▶ _DIRECTION_
Quote the full listing word for word.

━━━━━━━━━━━━━━━━━━━━━━━━━━━━━━

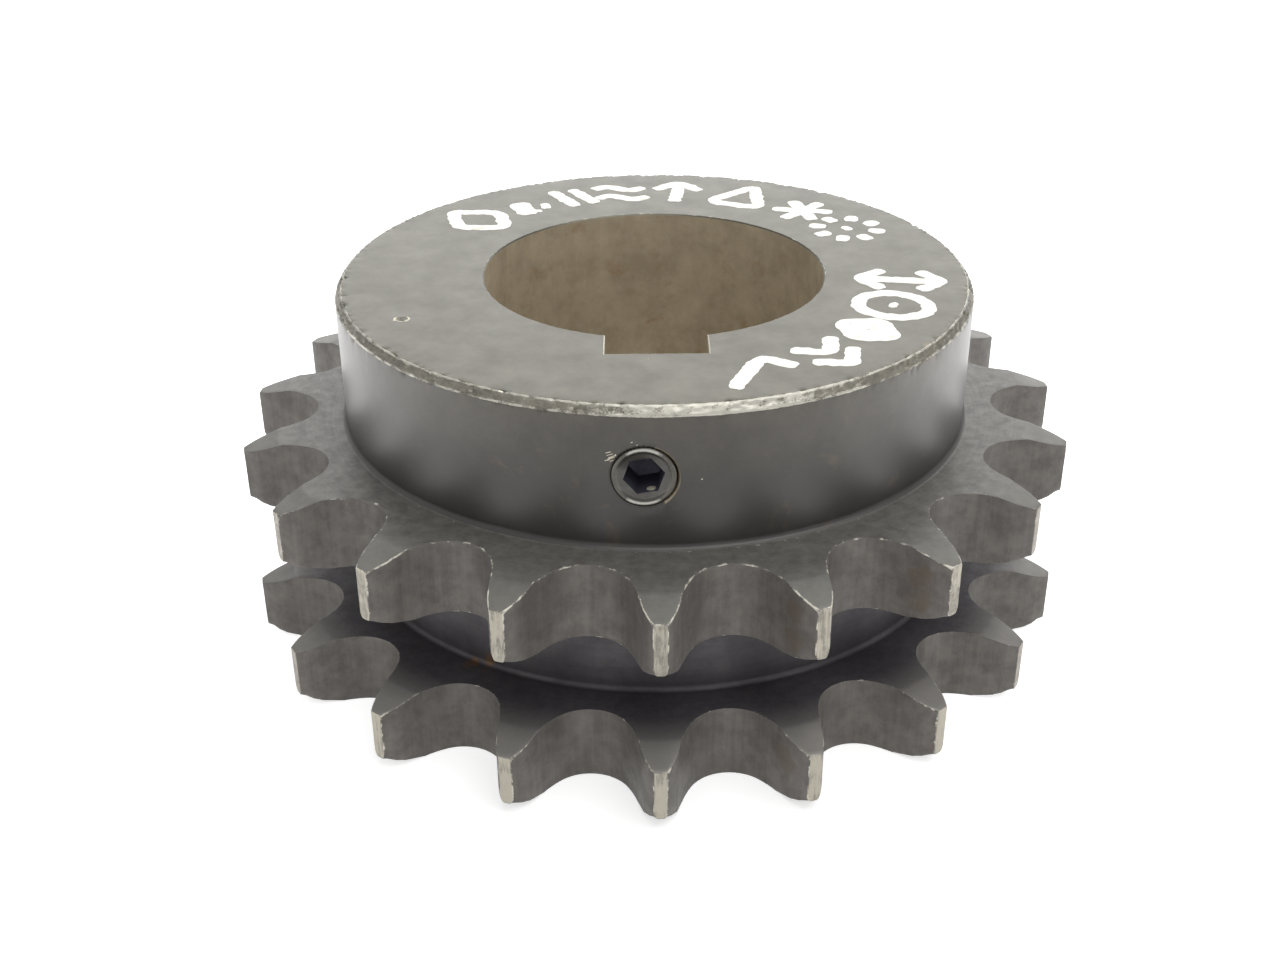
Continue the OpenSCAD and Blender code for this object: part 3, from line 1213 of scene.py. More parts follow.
    def break_edges(self, mesh: BMesh) -> None:
        """Rounds the sharp edges of the teeth, marks scuffs on the teeth and on the upper edges of the bore
        and the keyway, and paints a highlight along the hub's foot.
        """
        wear_and_highlight = mesh.verts.layers.float.new(WEAR_AND_HIGHLIGHT)
        sizes, div = self.sizes, self.div
        under_tips = [edge for edge in mesh.edges if self.under_tip(edge)]
        self.bevel(mesh, under_tips, sizes.tip_rounding, div.tip_rounding)
        sharp = [
            edge for edge in mesh.edges
            if edge.is_manifold and edge.calc_face_angle() > self.sharp_angle
            and radius_of(edge.verts[0].co) > sizes.hub_r
        ]
        for vert in self.bevel(mesh, sharp, sizes.edge_break, div.edge_break):
            vert[wear_and_highlight] = self.edge_wear(vert.co)
        for vert in mesh.verts:
            if self.on_land(vert.co):
                vert[wear_and_highlight] = max(vert[wear_and_highlight], self.land_wear(vert.co))
                self.peen(vert)
            elif self.at_hub_foot(vert.co):
                # Paints a highlight along the hub's foot, strongest at the front
                vert[wear_and_highlight] = self.foot_highlight.at(vert.co) * self.front_share(vert.co)
            elif self.on_inner_edge(vert.co):
                at_key = abs(vert.co.x) < sizes.key_w / 2 + self.key_edge_reach and vert.co.y < 0
                vert[wear_and_highlight] = (self.key_edge_wear if at_key else self.bore_edge_wear).at(vert.co)
            vert[wear_and_highlight] = max(0.0, vert[wear_and_highlight]) ** (1 / WEAR_AND_HIGHLIGHT_POWER)
            self.blunt(vert)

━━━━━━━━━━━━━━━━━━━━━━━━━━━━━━

▶ _EXERCISE RESPONSE_
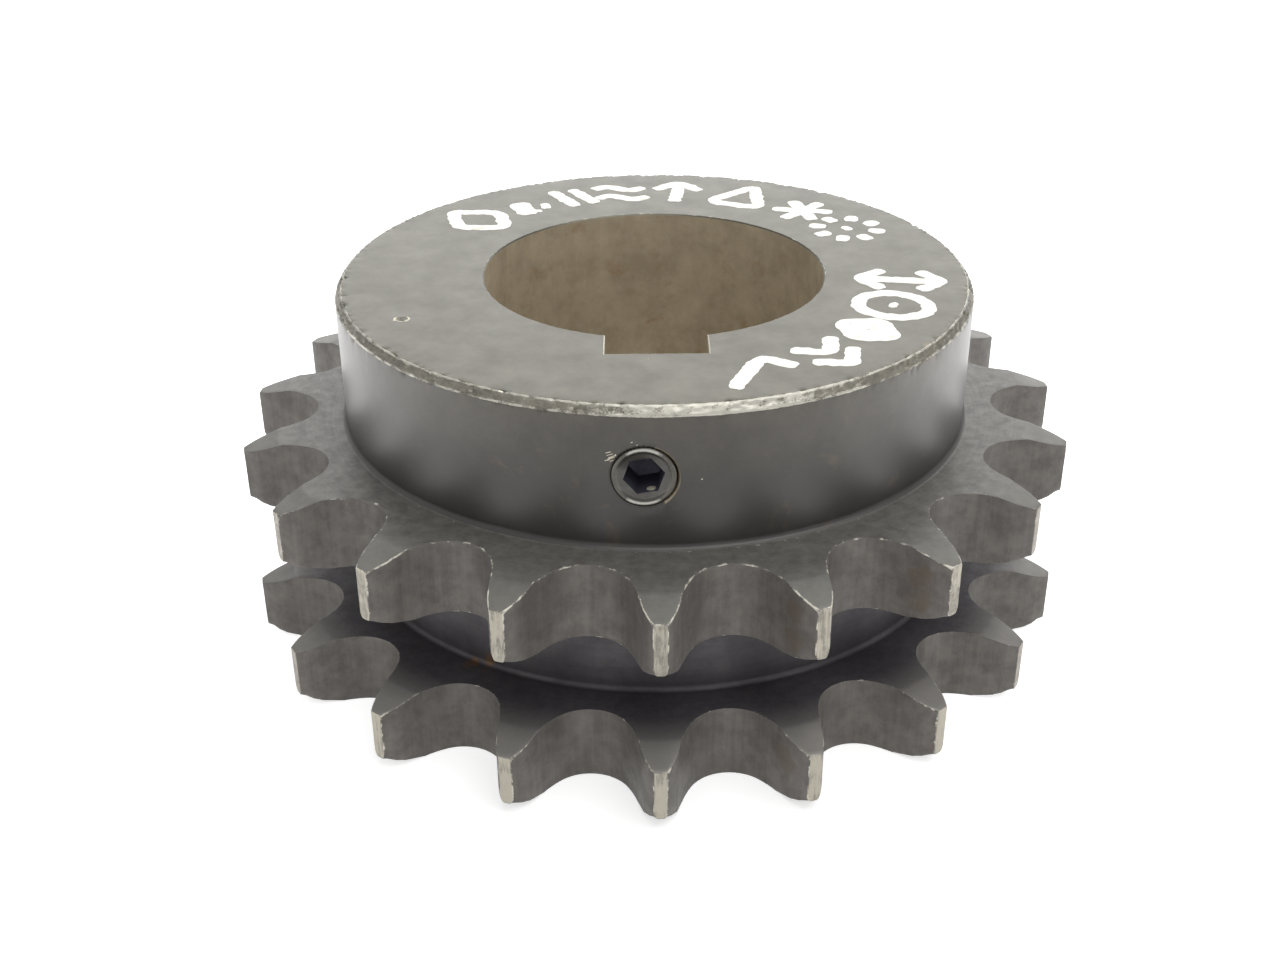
Continue the OpenSCAD and Blender code for this object: part 3, from line 1213 of scene.py. More parts follow.
    def break_edges(self, mesh: BMesh) -> None:
        """Rounds the sharp edges of the teeth, marks scuffs on the teeth and on the upper edges of the bore
        and the keyway, and paints a highlight along the hub's foot.
        """
        wear_and_highlight = mesh.verts.layers.float.new(WEAR_AND_HIGHLIGHT)
        sizes, div = self.sizes, self.div
        under_tips = [edge for edge in mesh.edges if self.under_tip(edge)]
        self.bevel(mesh, under_tips, sizes.tip_rounding, div.tip_rounding)
        sharp = [
            edge for edge in mesh.edges
            if edge.is_manifold and edge.calc_face_angle() > self.sharp_angle
            and radius_of(edge.verts[0].co) > sizes.hub_r
        ]
        for vert in self.bevel(mesh, sharp, sizes.edge_break, div.edge_break):
            vert[wear_and_highlight] = self.edge_wear(vert.co)
        for vert in mesh.verts:
            if self.on_land(vert.co):
                vert[wear_and_highlight] = max(vert[wear_and_highlight], self.land_wear(vert.co))
                self.peen(vert)
            elif self.at_hub_foot(vert.co):
                # Paints a highlight along the hub's foot, strongest at the front
                vert[wear_and_highlight] = self.foot_highlight.at(vert.co) * self.front_share(vert.co)
            elif self.on_inner_edge(vert.co):
                at_key = abs(vert.co.x) < sizes.key_w / 2 + self.key_edge_reach and vert.co.y < 0
                vert[wear_and_highlight] = (self.key_edge_wear if at_key else self.bore_edge_wear).at(vert.co)
            vert[wear_and_highlight] = max(0.0, vert[wear_and_highlight]) ** (1 / WEAR_AND_HIGHLIGHT_POWER)
            self.blunt(vert)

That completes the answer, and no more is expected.